Mather and Reggie Polatkin had been friends from the very beginning. Though Reggie couldn’t have said as much, he’d immediately felt a strange kinship with the white man who wanted to be so completely Indian. Reggie was a half-Indian who wanted to be completely white, or failing that, to earn the respect of white men. Mather and Reggie were mirror opposites. Each had something the other wanted, and both had worked hard to obtain it.
Reggie and Mather traveled to men’s gatherings and went into the sweathouse together. Reggie had usually been the only Indian at those gatherings and willingly played the part of shaman for the sad and lonely white men, many years his senior, who’d come to him for answers. For the first time in his life, Reggie felt as if being Indian meant something, as if he could obtain tangible reward from simply behaving as an Indian was supposed to behave, acting as an Indian was supposed to act. And the act became so convincing that Reggie began to believe it himself. His Indian act earned him the respect of white men and the sexual favors of white women.

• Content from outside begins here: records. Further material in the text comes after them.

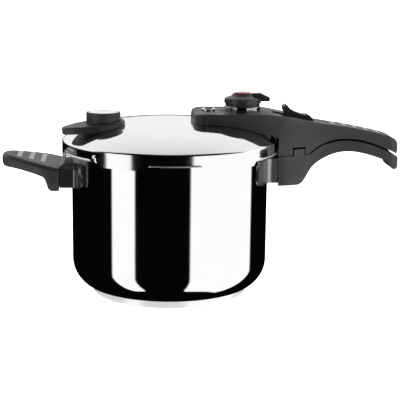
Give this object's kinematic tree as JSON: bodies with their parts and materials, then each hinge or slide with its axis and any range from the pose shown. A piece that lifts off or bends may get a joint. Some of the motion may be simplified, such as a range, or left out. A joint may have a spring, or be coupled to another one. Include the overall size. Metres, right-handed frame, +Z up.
{
  "type": "pressure cooker",
  "caption": "Stovetop pressure cooker with a bayonet lid, locking slide, pressure dial, two long handles, a helper handle and a lid grip with a safety valve.",
  "frame": {"origin": "centre of the base's flat underside, on the pot's axis", "axes": "+Z up along the pot axis, +X along the two long handles, +Y away from the side with the front lid notch"},
  "size_m": [0.4496, 0.2446, 0.2279],
  "materials": {
    "polished_steel": "mirror-polished stainless steel",
    "satin_steel": "satin stainless steel",
    "raw_aluminium": "rolled aluminium",
    "black_plastic": "fine matte heat-resistant plastic",
    "soft_black_plastic": "smooth black plastic",
    "light_pad": "light grey soft-touch strip",
    "red_plastic": "glossy red plastic",
    "silicone": "translucent white silicone",
    "brass_part": "turned brass",
    "spring_steel": "drawn spring wire"
  },
  "bodies": {
    "pot": {"pot_body": "polished_steel", "base_core": "raw_aluminium", "base_cap": "polished_steel", "long_handle_bracket": "satin_steel", "long_handle": "black_plastic", "long_handle_screw": "satin_steel", "lock_keeper": "satin_steel", "helper_bracket": "satin_steel", "helper_handle": "black_plastic", "helper_handle_pads": "light_pad", "helper_handle_screws": "satin_steel"},
    "lid_carrier": {"gasket": "silicone"},
    "lid": {"lid_shell": "polished_steel", "skirt_rivet": "polished_steel", "lid_handle": "black_plastic", "lid_handle_cover": "soft_black_plastic", "lid_handle_stripes": "light_pad", "lid_handle_screws": "satin_steel", "dial_collar": "polished_steel", "valve_body": "brass_part", "valve_seal": "silicone", "valve_nut": "satin_steel", "debris_cap": "satin_steel", "indicator_ring": "polished_steel", "indicator_seal": "silicone", "dial_mark": "light_pad", "lid_grip_base": "black_plastic", "lid_grip_knob": "black_plastic", "lid_grip_disc": "polished_steel", "safety_valve_body": "brass_part", "safety_valve_seal": "silicone", "safety_valve_nut": "satin_steel"},
    "dial": {"pressure_dial": "soft_black_plastic", "dial_disc": "red_plastic"},
    "relief_valve": {"relief_poppet": "brass_part", "relief_spring": "spring_steel"},
    "slider": {"lock_slider": "soft_black_plastic"},
    "pin": {"lock_pin": "satin_steel"},
    "indicator": {"pressure_indicator": "soft_black_plastic"},
    "safety_valve": {"safety_poppet": "brass_part", "safety_spring": "spring_steel"}
  },
  "joints": [
    {"name": "lid_lift", "type": "slide", "parent": "pot", "child": "lid_carrier", "axis": [0, 0, 1], "range_m": [0, 0.12]},
    {"name": "lid_turn", "type": "hinge", "parent": "lid_carrier", "child": "lid", "pos_m": [0, 0, 0.17], "axis": [0, 0, 1], "range_deg": [0, 30]},
    {"name": "dial_turn", "type": "hinge", "parent": "lid", "child": "dial", "pos_m": [0.082, 0, 0.22], "axis": [0, 0, 1], "range_deg": [0, 120]},
    {"name": "relief_lift", "type": "slide", "parent": "lid", "child": "relief_valve", "axis": [0, 0, 1], "range_m": [0, 0.0012], "stiffness_N_per_m": 500, "springref_m": -0.002, "deforming": ["relief_spring"]},
    {"name": "slider_slide", "type": "slide", "parent": "lid", "child": "slider", "axis": [-0.9791, 0, 0.2032], "range_m": [0, 0.01]},
    {"name": "lock_pin_drop", "type": "slide", "parent": "lid", "child": "pin", "axis": [0, 0, -1], "range_m": [0, 0.0066]},
    {"name": "indicator_rise", "type": "slide", "parent": "lid", "child": "indicator", "axis": [0, 0, 1], "range_m": [0, 0.004]},
    {"name": "safety_lift", "type": "slide", "parent": "lid", "child": "safety_valve", "axis": [0, 0, 1], "range_m": [0, 0.0012], "stiffness_N_per_m": 500, "springref_m": -0.002, "deforming": ["safety_spring"]}
  ],
  "couplings": [
    {"joint": "lock_pin_drop", "follows": "slider_slide", "ratio": 0.65}
  ]
}
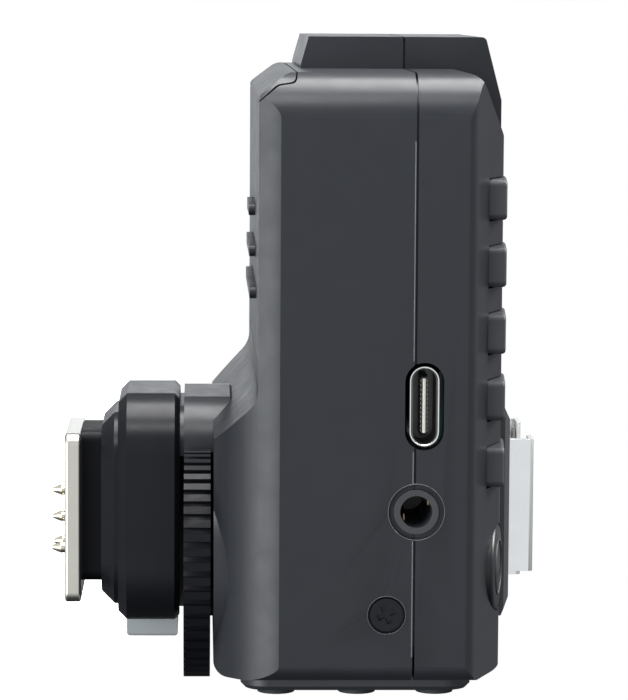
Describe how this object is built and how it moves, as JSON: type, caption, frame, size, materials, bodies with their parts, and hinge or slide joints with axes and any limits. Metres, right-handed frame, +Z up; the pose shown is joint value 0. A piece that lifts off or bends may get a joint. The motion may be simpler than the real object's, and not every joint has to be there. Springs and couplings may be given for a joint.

Through Reggie, Mather was able to obtain entry into the Seattle urban Indian community. He went to parties where all the guests were Indian. He used a counterfeit tribal enrollment card to play in the all-Indian basketball tournaments. Together, Mather and Reggie went into Indian taverns and snagged Indian women. While Reggie went to bed with the most attractive woman of any pair of friends, Mather slept with the other, only slightly less attractive, half.

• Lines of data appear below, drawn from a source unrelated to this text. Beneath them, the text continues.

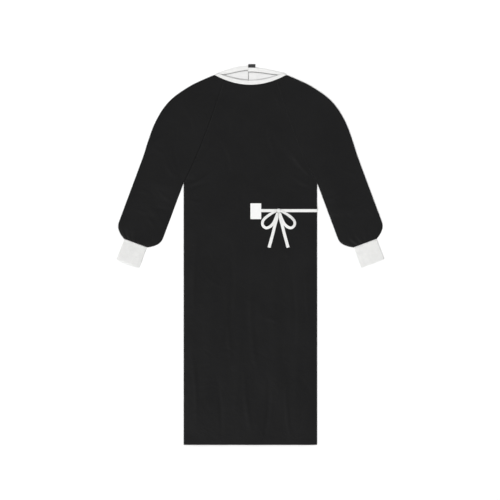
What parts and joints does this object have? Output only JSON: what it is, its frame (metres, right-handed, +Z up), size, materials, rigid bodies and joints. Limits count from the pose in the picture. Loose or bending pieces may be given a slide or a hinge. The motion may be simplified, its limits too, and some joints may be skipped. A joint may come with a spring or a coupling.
{
  "type": "surgical gown laid flat",
  "caption": "Surgical gown laid flat, face up, with raglan sleeves, rib cuffs, a bound neck, wrapped back flaps and a waist tie in a bow with a blank card.",
  "frame": {"origin": "under the middle of the gown's outline, on the surface that it lies on", "axes": "+X to the wearer's left, +Y from the hem to the neck, +Z up out of the front"},
  "size_m": [0.8832, 1.2556, 0.0135],
  "materials": {
    "black_cloth": "matt black nonwoven, white inside",
    "white_knit": "white rib knit",
    "white_tape": "white woven tape",
    "white_card": "blank white card",
    "black_hooks": "black hook tape"
  },
  "bodies": {
    "root": {"front": "black_cloth", "back_outer": "black_cloth", "back_inner": "black_cloth", "sleeve_left": "black_cloth", "sleeve_right": "black_cloth", "cuff_left": "white_knit", "cuff_right": "white_knit", "binding_front": "white_tape", "binding_back_outer": "white_tape", "binding_back_inner": "white_tape", "neck_tab": "black_hooks", "tie_long": "white_tape", "tie_short": "white_tape", "tie_card": "white_card", "bow_knot": "white_tape", "bow_loop_left": "white_tape", "bow_loop_right": "white_tape", "bow_tail_left": "white_tape", "bow_tail_right": "white_tape"}
  },
  "joints": []
}
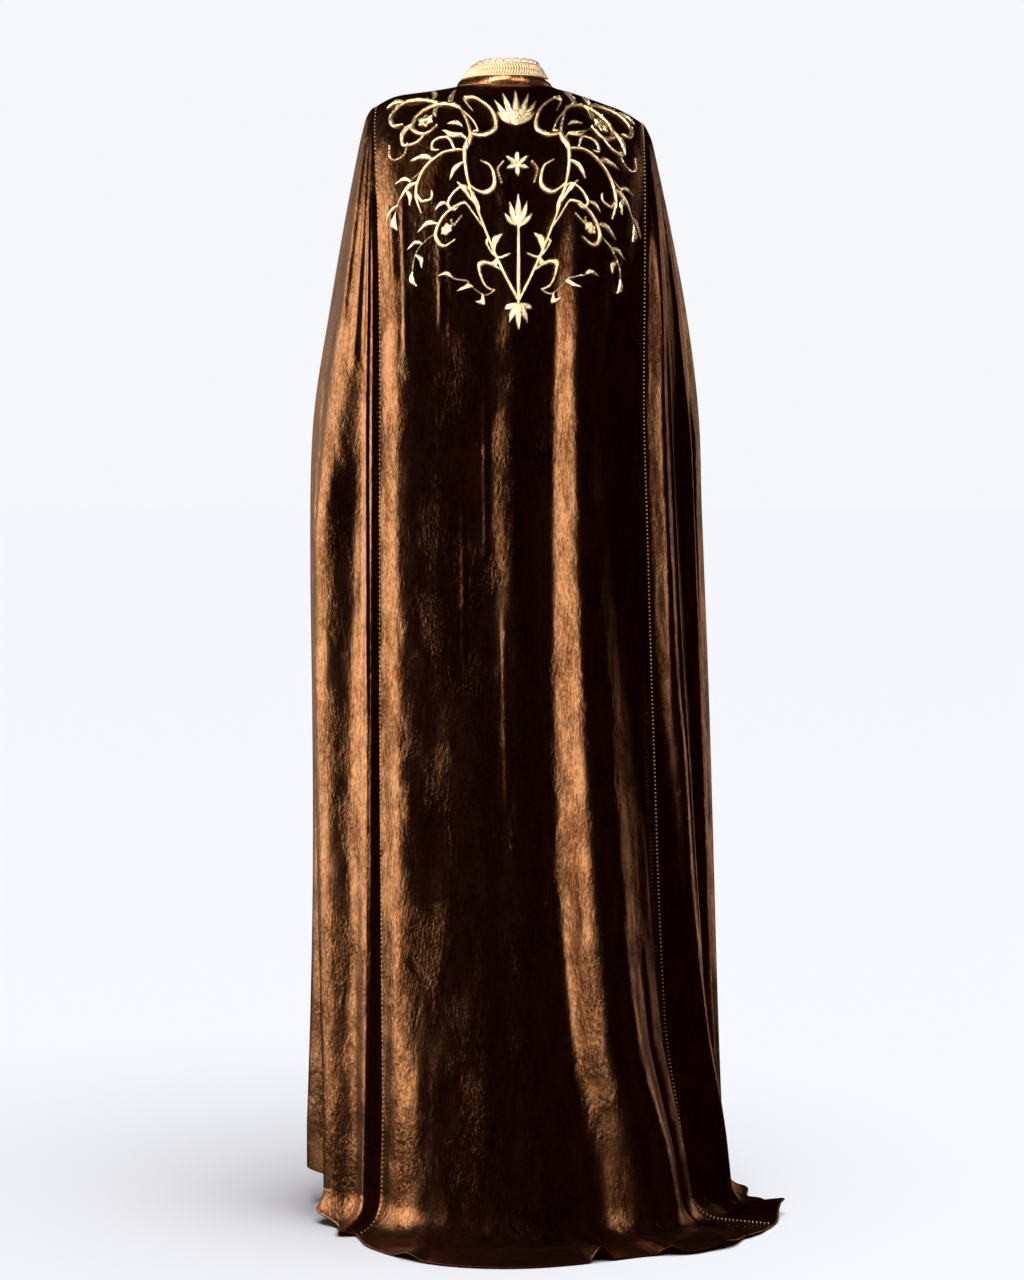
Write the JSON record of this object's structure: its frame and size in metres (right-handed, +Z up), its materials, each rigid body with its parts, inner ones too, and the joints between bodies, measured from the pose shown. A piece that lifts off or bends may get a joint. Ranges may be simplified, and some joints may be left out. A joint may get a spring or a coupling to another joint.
{
  "type": "cape",
  "caption": "Floor-length velvet cape with set-in side panels, a short train, a stand collar with braid and looped edging, and raised gold scrollwork over the upper back.",
  "frame": {"origin": "centre of the neck opening, level with the side neck points: the place where the wearer's neck holds the cape up", "axes": "+Z up, +Y towards the front of the garment, +X towards the wearer's right; the floor is at z = -1.570 m"},
  "size_m": [0.6462, 0.5773, 1.6039],
  "materials": {
    "velvet": "dark brown silk velvet with a copper sheen and a deep, uneven nap",
    "braid": "woven cream and gold metal-thread braid with a slanting rib",
    "gold": "couched and wrapped gold metal thread, softly bright"
  },
  "bodies": {
    "root": {"back": "velvet", "side_left": "velvet", "side_right": "velvet", "front_left": "velvet", "front_right": "velvet", "collar_stand": "velvet", "collar_braid": "braid", "collar_loops": "gold", "goldwork": "gold", "palmette": "gold", "rosette_centre": "gold", "rosette_left": "gold", "rosette_right": "gold", "rosette_low_left": "gold", "rosette_low_right": "gold"}
  },
  "joints": []
}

This had all continued until Mather found that box of recordings of traditional Indian stories. Mather had always enjoyed negotiating the narrow passageways, rummaging and foraging here and there. A few years earlier, he had found two boxes of reel-to-reel tapes filled with the voices of Pacific Northwest Indian elders. Recorded by a forgotten anthropologist during the summer of 1926, the tapes had just been collecting dust in a storage room when Dr. Mather stumbled upon them. Excited, but still protective of the discovery, Mather had decided to play the tapes for Reggie, one of the brightest Indians Mather had ever encountered.
The professor thought Reggie had a grasp of Indian history almost as strong as his own. And Reggie’s knowledge of Spokane Indian history was probably a little more complete than Mather’s. Mather thought the young Spokane might have been able to clarify some aspects of the story.
“Listen to this woman,” Mather had said to Reggie as they listened to an Indian elder telling a story. “She’s Spokane. Do you think you can identify her?”